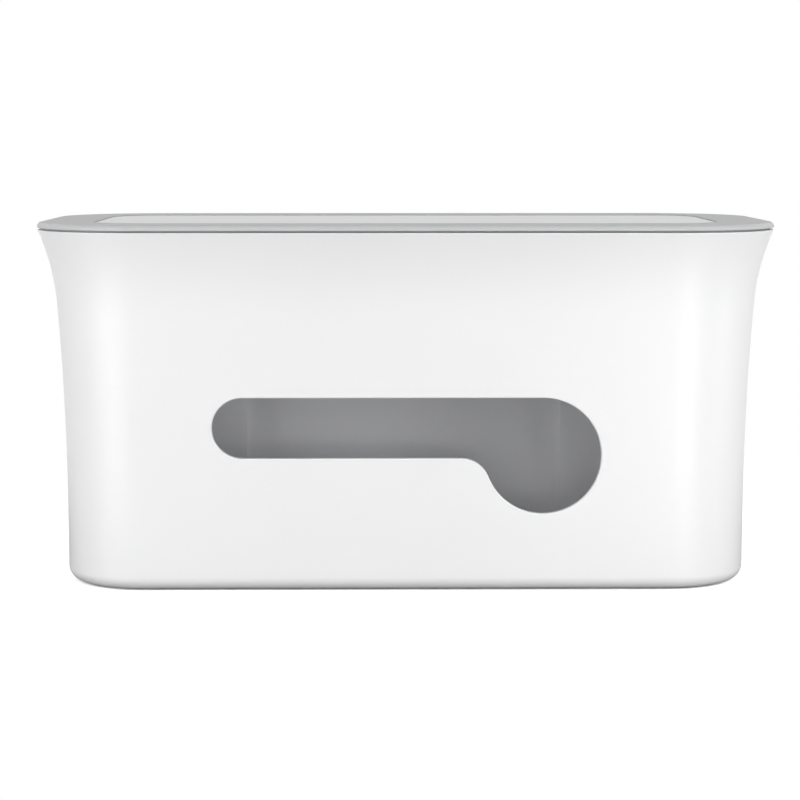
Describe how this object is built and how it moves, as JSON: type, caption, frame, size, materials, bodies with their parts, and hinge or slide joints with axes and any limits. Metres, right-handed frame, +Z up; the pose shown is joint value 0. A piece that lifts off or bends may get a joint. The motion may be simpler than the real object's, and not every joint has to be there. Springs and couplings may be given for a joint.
{
  "type": "cable management box",
  "caption": "Flared desk box that hides a power strip, with a key-shaped cable opening in its front wall and a lid that lifts off.",
  "frame": {"origin": "on the table, under the middle of the box", "axes": "+X along the length, -Y out of the wall with the cable opening, +Z up"},
  "size_m": [0.2796, 0.1346, 0.1371],
  "materials": {
    "white_plastic": "satin-gloss moulded white plastic",
    "grey_plastic": "fine-textured moulded light grey plastic",
    "pale_panel": "satin pale grey inlaid plastic panel",
    "soft_foot": "soft pale grey non-slip foot"
  },
  "bodies": {
    "tub": {"body_shell": "white_plastic", "foot_front_left": "soft_foot", "foot_front_right": "soft_foot", "foot_rear_left": "soft_foot", "foot_rear_right": "soft_foot"},
    "lid": {"lid_frame": "grey_plastic", "lid_panel": "pale_panel"}
  },
  "joints": [
    {"name": "lid_lift", "type": "slide", "parent": "tub", "child": "lid", "axis": [0, 0, 1], "range_m": [0, 0.12]}
  ]
}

What is required – Restate the listing above word for word.

The reply –
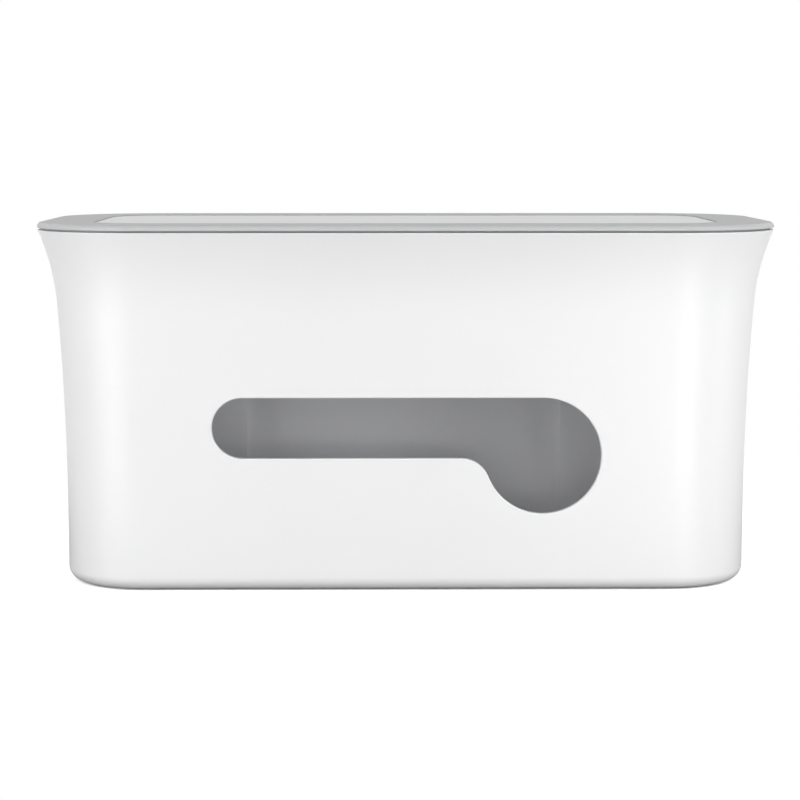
Describe how this object is built and how it moves, as JSON: type, caption, frame, size, materials, bodies with their parts, and hinge or slide joints with axes and any limits. Metres, right-handed frame, +Z up; the pose shown is joint value 0. A piece that lifts off or bends may get a joint. The motion may be simpler than the real object's, and not every joint has to be there. Springs and couplings may be given for a joint.
{
  "type": "cable management box",
  "caption": "Flared desk box that hides a power strip, with a key-shaped cable opening in its front wall and a lid that lifts off.",
  "frame": {"origin": "on the table, under the middle of the box", "axes": "+X along the length, -Y out of the wall with the cable opening, +Z up"},
  "size_m": [0.2796, 0.1346, 0.1371],
  "materials": {
    "white_plastic": "satin-gloss moulded white plastic",
    "grey_plastic": "fine-textured moulded light grey plastic",
    "pale_panel": "satin pale grey inlaid plastic panel",
    "soft_foot": "soft pale grey non-slip foot"
  },
  "bodies": {
    "tub": {"body_shell": "white_plastic", "foot_front_left": "soft_foot", "foot_front_right": "soft_foot", "foot_rear_left": "soft_foot", "foot_rear_right": "soft_foot"},
    "lid": {"lid_frame": "grey_plastic", "lid_panel": "pale_panel"}
  },
  "joints": [
    {"name": "lid_lift", "type": "slide", "parent": "tub", "child": "lid", "axis": [0, 0, 1], "range_m": [0, 0.12]}
  ]
}